CERN, the European Organization for Nuclear Research, was established in 1954. It is the world's largest particle physics laboratory, employing over 2,500 people, with 6,500 visiting scientists using CERN’s facilities, which include the 27km circular accelerator

It is an international organization funded by its member states.  It is in a unique regulatory environment, governed by the CERN Council.  CERN has a keen sense of its noble mission: ‘CERN is not just another laboratory. It is an institution that has been entrusted with a noble mission which it must fulfil not just for tomorrow but for the eternal history of human thought’ (Albert Picot, Geneva, 10 June 1955).

 CERN Archives

In April 1979, the CERN Committee of Council launched a project to write the History of CERN and, in the process, to create the CERN Historical Archives.  In November 1980, the Director-General requested division leaders to make source material available to the CERN Historical Archives and to appoint Divisional Records Officers.  The next step was a proposal in April 1988 to ‘upgrade’ the CERN Archive. In

 September 1988, the Directorate set up an ‘ad hoc committee to establish a policy and procedures for the archives of CERN’.  The next significant progress was made with the 1997

CERN Operational Circular N° 3: ‘Rules applicable to archival material and archiving at CERN’.  This laid down an archives policy for CERN.

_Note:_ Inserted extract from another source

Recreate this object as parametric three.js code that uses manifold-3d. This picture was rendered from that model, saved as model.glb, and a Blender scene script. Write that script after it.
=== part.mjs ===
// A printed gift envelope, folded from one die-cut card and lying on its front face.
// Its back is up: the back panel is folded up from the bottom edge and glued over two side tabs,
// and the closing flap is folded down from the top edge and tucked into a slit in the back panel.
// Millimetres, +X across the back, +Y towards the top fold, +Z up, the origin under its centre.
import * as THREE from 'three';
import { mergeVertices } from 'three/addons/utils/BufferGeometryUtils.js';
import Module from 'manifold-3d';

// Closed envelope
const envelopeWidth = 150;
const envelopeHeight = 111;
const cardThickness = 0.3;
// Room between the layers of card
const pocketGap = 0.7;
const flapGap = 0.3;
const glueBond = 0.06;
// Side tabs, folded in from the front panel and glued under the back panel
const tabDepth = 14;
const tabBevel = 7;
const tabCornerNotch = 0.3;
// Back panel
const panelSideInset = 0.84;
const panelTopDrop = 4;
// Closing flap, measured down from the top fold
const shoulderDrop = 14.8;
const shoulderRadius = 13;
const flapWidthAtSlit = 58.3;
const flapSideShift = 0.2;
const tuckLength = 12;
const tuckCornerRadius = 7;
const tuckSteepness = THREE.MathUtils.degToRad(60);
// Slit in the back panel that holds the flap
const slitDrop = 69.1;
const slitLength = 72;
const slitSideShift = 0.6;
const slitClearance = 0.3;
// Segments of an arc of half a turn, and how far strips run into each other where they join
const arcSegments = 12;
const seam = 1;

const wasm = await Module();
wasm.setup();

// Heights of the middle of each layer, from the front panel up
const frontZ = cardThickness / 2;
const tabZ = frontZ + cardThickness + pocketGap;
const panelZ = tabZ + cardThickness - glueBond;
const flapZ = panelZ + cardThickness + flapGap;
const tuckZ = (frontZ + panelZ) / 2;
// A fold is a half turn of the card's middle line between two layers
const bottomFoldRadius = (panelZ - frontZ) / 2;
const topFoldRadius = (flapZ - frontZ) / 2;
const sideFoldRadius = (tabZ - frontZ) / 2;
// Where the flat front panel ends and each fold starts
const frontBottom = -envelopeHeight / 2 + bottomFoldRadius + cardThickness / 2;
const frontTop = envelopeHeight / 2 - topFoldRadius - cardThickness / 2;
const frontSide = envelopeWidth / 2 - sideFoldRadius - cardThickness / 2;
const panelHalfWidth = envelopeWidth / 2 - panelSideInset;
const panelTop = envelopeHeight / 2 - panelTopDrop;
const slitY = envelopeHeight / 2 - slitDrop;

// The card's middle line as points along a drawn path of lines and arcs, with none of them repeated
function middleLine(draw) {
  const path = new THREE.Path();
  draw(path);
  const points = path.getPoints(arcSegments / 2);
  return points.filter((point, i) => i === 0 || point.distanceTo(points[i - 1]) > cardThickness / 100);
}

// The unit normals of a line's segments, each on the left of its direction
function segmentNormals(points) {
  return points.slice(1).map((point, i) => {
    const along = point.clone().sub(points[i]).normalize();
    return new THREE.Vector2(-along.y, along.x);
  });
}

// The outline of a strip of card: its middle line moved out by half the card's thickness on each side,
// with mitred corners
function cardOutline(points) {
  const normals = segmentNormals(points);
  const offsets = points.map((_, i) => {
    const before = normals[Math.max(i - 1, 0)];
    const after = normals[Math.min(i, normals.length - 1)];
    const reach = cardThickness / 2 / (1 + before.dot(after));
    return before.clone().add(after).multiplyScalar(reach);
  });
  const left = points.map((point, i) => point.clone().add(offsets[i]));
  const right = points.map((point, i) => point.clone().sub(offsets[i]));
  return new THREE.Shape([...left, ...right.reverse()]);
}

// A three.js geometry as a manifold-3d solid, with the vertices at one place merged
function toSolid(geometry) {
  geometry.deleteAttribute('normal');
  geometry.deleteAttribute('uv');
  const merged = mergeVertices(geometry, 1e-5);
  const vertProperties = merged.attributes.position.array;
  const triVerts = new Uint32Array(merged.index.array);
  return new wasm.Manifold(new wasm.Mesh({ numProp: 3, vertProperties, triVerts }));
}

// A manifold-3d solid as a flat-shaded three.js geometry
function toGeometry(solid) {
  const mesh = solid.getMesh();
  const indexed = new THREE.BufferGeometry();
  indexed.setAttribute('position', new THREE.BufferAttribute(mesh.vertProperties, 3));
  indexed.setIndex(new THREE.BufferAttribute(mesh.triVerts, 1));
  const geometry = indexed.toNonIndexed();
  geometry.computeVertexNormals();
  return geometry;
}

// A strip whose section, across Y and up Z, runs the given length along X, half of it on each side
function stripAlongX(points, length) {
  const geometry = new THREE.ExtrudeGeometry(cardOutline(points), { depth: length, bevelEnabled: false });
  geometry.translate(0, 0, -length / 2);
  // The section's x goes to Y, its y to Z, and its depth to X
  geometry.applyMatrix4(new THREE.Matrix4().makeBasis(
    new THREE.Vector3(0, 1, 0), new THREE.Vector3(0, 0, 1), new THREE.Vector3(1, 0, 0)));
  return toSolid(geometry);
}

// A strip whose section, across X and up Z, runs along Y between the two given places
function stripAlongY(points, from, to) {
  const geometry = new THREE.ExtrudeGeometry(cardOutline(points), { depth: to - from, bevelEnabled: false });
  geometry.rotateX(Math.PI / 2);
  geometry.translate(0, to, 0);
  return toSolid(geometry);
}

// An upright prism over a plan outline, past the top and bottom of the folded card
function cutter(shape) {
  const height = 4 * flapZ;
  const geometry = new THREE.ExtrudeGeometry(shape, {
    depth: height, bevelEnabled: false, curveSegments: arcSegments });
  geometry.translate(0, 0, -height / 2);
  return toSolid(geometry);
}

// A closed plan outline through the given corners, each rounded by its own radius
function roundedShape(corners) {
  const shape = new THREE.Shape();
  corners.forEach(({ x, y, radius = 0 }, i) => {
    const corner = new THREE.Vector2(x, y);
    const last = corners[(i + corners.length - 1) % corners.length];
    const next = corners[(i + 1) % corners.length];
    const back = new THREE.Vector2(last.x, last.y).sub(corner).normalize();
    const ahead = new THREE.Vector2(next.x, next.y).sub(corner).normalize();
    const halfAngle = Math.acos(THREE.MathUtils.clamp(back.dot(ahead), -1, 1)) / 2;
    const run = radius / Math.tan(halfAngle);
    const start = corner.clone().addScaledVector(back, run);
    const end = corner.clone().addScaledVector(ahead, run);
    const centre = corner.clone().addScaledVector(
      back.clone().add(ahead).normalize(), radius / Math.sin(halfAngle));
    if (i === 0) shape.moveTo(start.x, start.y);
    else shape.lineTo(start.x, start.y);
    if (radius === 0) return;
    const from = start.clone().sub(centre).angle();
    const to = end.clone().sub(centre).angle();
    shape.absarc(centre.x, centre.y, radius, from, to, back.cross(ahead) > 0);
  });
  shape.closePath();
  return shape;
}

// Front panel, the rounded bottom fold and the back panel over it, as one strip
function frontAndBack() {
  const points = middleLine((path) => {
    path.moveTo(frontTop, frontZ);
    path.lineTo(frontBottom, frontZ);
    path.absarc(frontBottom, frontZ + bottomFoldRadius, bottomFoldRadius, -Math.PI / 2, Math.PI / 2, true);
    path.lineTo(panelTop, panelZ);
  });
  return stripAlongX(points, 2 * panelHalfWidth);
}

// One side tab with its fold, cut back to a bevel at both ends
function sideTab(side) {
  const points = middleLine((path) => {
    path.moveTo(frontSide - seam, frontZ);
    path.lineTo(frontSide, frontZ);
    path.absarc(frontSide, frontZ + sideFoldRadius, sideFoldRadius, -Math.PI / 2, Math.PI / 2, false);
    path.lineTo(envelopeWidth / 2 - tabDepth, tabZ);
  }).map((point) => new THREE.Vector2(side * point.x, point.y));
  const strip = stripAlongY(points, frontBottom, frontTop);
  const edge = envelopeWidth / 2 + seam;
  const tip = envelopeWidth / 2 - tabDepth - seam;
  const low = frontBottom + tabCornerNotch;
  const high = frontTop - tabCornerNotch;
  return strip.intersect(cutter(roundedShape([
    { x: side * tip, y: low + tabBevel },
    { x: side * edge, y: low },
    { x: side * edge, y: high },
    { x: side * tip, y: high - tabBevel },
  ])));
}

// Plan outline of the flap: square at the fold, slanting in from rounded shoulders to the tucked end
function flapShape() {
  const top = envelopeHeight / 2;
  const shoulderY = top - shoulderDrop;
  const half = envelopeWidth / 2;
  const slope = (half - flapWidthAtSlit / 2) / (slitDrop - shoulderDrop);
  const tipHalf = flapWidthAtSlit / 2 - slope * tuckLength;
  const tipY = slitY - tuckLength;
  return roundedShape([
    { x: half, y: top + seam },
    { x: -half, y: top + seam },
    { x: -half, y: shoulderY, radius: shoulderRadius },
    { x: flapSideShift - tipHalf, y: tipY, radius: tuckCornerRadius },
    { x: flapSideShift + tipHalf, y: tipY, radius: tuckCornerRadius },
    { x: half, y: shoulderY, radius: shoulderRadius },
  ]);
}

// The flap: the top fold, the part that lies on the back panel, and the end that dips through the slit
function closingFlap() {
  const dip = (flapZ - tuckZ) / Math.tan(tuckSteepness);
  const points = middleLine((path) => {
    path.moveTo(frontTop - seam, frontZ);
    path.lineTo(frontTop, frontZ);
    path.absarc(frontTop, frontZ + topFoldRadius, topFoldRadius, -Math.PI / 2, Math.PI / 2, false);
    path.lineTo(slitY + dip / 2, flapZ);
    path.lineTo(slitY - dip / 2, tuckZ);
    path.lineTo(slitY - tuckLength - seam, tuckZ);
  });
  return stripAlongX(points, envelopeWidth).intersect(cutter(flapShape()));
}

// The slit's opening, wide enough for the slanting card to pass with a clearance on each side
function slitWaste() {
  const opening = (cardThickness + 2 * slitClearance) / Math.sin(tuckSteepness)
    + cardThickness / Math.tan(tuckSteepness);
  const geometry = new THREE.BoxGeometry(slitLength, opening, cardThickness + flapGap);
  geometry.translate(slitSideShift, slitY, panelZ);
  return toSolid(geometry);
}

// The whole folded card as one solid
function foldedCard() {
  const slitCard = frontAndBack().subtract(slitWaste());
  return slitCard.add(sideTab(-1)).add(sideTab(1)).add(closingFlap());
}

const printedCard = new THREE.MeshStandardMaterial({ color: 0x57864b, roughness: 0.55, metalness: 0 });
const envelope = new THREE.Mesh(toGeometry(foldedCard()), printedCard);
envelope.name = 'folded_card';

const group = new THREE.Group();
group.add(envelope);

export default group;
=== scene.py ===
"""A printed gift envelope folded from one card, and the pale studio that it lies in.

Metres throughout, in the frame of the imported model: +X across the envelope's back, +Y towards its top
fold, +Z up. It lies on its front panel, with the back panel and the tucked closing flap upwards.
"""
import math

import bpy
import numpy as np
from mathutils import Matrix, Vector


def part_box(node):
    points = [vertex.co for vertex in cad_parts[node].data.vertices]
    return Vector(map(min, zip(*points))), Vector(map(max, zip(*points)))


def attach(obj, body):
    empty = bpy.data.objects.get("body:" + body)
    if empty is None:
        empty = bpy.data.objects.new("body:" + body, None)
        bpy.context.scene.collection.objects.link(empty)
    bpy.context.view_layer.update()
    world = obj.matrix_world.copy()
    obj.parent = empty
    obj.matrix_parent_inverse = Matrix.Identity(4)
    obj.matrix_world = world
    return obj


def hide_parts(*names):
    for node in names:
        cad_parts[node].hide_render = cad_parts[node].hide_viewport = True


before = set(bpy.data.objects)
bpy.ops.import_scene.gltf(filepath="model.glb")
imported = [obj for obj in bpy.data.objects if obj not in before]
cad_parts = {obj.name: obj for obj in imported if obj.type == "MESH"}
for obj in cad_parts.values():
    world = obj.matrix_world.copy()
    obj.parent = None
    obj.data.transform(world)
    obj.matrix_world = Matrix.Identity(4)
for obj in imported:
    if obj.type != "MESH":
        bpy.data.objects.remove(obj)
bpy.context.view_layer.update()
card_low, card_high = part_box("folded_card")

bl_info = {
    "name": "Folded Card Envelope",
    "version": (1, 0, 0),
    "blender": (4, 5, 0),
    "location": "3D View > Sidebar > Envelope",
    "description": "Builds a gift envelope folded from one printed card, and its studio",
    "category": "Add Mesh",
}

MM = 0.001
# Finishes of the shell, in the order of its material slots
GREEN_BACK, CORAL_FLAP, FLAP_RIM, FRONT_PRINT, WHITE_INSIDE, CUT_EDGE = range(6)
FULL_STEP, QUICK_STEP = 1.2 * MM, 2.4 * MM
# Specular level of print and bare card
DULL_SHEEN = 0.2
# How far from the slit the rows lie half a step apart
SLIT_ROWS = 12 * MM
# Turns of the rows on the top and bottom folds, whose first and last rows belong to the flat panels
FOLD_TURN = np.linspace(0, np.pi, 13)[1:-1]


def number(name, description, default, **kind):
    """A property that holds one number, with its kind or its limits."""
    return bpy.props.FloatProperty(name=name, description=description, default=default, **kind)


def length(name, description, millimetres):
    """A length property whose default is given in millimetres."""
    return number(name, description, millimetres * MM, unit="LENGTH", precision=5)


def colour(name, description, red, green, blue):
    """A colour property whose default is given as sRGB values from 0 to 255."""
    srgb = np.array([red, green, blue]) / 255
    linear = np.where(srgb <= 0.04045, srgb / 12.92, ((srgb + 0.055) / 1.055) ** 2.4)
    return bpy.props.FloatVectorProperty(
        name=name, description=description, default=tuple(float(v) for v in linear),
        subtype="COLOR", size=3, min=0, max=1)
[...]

Each division leader is to nominate in an official function a Divisional Records Officer, to whom the authority for implementing a records management and archiving plan within the division is delegated.  The DRO is empowered to advise his division on the creation of intermediate divisional archives and is to identify archival material.

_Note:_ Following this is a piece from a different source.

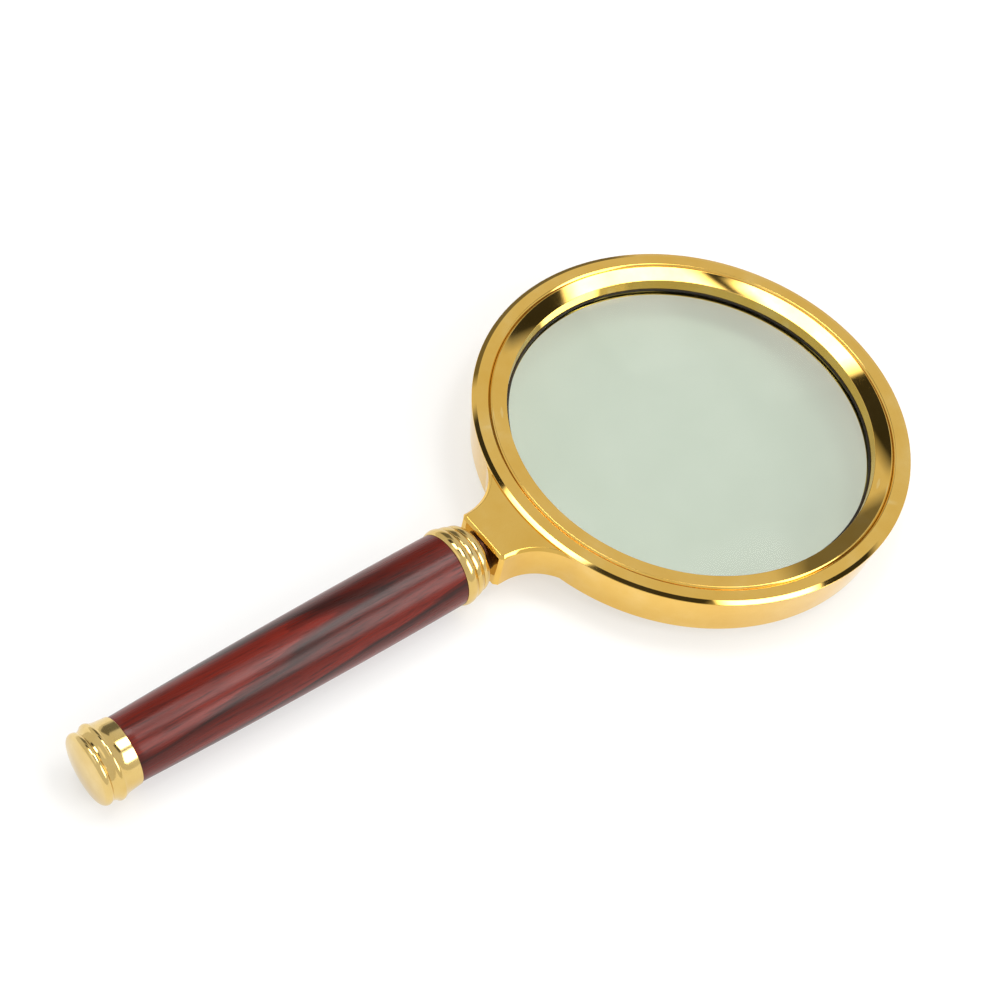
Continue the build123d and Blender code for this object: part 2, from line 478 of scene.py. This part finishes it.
# ------------------------------------------------------------- lens, cushion and bezel
def make_lens():
    half_way = lens_radius / 2
    front = (0, glass_front + lens_crown)
    rim = lens_radius - lens_seam
    section = [front]
    front_middle = (half_way, glass_front + rise(half_way))
    section += arc(front, front_middle, (rim, glass_front + rise(rim)), lens_steps)
    section += [(lens_radius, glass_front - lens_seam), (lens_radius, glass_back + lens_seam)]
    section += [(rim, glass_back - rise(rim))]
    back = (0, glass_back - lens_crown)
    back_middle = (half_way, glass_back - rise(half_way))
    section += arc(section[-1], back_middle, back, lens_steps)
    outline = [on_ring(*point) for point in section]
    glass = turn("ground_lens", outline, on_ring(0, 0), (0, 0, 1), ring_steps, closed=False)
    smooth(glass)
    return glass


def make_cushion():
    top = (cushion_radius, bezel_base)
    foot = glass_front + rise(cushion_radius) + seat_gap
    section = [(lens_radius, glass_front + seat_gap), (cushion_radius, foot), top]
    section += [(lens_radius, bezel_base)]
    cushion = turn_ring("seat_ring", section)
    ease(cushion, cushion_edge)
    smooth(cushion)
    return cushion


def make_bezel():
    rim = (bezel_radius - bezel_chamfer, half_height)
    middle = (dish_middle[0], half_height - dish_middle[1])
    lip = (lip_radius, half_height - lip_drop)
    section = [
        (wall_foot_radius, bezel_base),
        (bezel_radius, bezel_base),
        (bezel_radius, half_height - bezel_chamfer),
        rim,
    ]
    section += arc(rim, middle, lip, dish_steps)
    bezel = turn_ring("screwed_bezel", section)
    ease(bezel, bezel_edge)
    smooth(bezel)
    return bezel


# ------------------------------------------------------------------- rod, washer and nut
def make_washer():
    section = [(neck_end, washer_bore), (neck_end, washer_radius)]
    section += [(washer_face, washer_radius), (washer_face, washer_bore)]
    washer = turn_handle("thrust_washer", section)
    ease(washer, washer_edge)
    smooth(washer)
    return washer


def make_rod():
    core = rod_radius - thread_depth
    section = [
        (rod_tip, 0),
        (rod_tip, core - rod_chamfer / 2),
        (rod_tip + rod_chamfer / 2, core),
        (neck_end - thread_depth, core),
        (neck_end, rod_radius),
        (washer_face, rod_radius),
        (washer_face, collar_radius),
        (ferrule_front, collar_radius),
        (ferrule_front, rod_radius),
        (rod_end - rod_chamfer, rod_radius),
        (rod_end, rod_radius - rod_chamfer),
        (rod_end, 0),
    ]
    rod = turn_handle("threaded_rod", section, closed=False)
    ease(rod, rod_edge)
    begin = rod_tip - ridge_overrun
    ridge = make_thread("ridge", begin, neck_end + ridge_overrun, core, rod_radius)
    cut(rod, ridge, "UNION")
    smooth(rod)
    return rod


def make_nut():
    """A six-sided blank whose corners are turned down to cones at both faces."""
    low, high = (reach_of(x) for x in (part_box("rod_nut")[1].x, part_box("rod_nut")[0].x))
    corner = nut_flats / 2 / cos(pi / 6)
    put_down()
    bpy.ops.mesh.primitive_cylinder_add(
        vertices=6,
        radius=corner * MM,
        depth=(high - low) * MM,
        location=on_handle((low + high) / 2, 0),
    )
    nut = bpy.context.object
    nut.name = nut.data.name = "hex_nut"
    nut.rotation_euler = (0, pi / 2, 0)
    bpy.ops.object.transform_apply(location=True, rotation=True, scale=True)
    cone = corner - nut_corner_chamfer
    hole = rod_radius + rod_play
    section = [(low, hole), (low, cone), (low + nut_corner_chamfer, corner)]
    section += [(high - nut_corner_chamfer, corner), (high, cone), (high, hole)]
    cut(nut, turn_handle("cone", section), "INTERSECT")
    smooth(nut)
    return nut


# ---------------------------------------------------------------------- turned handle parts
def make_ferrule():
    section = []
    for number, (back, crest, front) in enumerate(ribs):
        section += [back, *arc(back, crest, front, rib_steps)]
        if number + 1 < len(ribs):
            following = ribs[number + 1][0]
            section += [((front[0] + following[0]) / 2, following[1] - groove_depth)]
    section += [
        ferrule_nose,
        (ferrule_front, rod_radius + rod_play),
        (ferrule_floor, rod_radius + rod_play),
        (ferrule_floor, tenon_radius + fit_play),
        (ferrule_back, tenon_radius + fit_play),
    ]
    ferrule = turn_handle("ribbed_ferrule", section)
    ease(ferrule, ferrule_edge)
    smooth(ferrule)
    return ferrule


def make_grip():
    front = (ferrule_back, grip_front_radius)
    section = [front, *arc(front, grip_waist, (grip_back, grip_back_radius), grip_steps)]
    section += [
        (grip_back, rear_tenon_radius),
        (cap_floor - fit_play, rear_tenon_radius),
        (cap_floor - fit_play, grip_bore),
        (ferrule_floor + fit_play, grip_bore),
        (ferrule_floor + fit_play, tenon_radius),
        (ferrule_back, tenon_radius),
    ]
    grip = turn_handle("turned_grip", section)
    ease(grip, grip_edge)
    smooth(grip)
    return grip


def make_cap():
    section = [cap_rim, band_end]
    section += arc(band_end, band_flare, bead_back, flare_steps)
    section += arc(bead_back, bead_crest, bead_front, bead_steps)
    section += arc(bead_front, cap_cove, cap_edge, flare_steps)
    section += [
        (cap_back, cap_recess_radius),
        (cap_web, cap_recess_radius),
        (cap_web, rod_radius + rod_play),
        (cap_floor, rod_radius + rod_play),
        (cap_floor, rear_tenon_radius + fit_play),
        (grip_back, rear_tenon_radius + fit_play),
    ]
    cap = turn_handle("beaded_cap", section)
    ease(cap, cap_edge_break)
    smooth(cap)
    return cap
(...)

There are some advantages to an archivist working at CERN.
• There is a sense of mission
• The scientists have duty to publish
• It is a well-documented discipline
• There is an opportunity to improve records management practices
 
Against this the challenges are:

·Insufficient resources
·The need for records management is not clear to those working at CERN
·CERN’s unique regulatory environment means it is not governed by archival regulations of either France or Switzerland

The prevailing culture is publication-oriented and the archival value of non-published material is often unappreciated.

The way forward
 
The first priority is backlog processing.  The next steps are to provide guidelines and practical assistance for DROs, and to develop a policy for electronic records.  In response to the challenge of electronic records two CERN Working groups were set up, and their main recommendations are the ‘pre-archiving’ of E-mail, the archiving of Web pages (the World Wide Web was invented at CERN) and to define and implement a CERN-wide document-handling policy.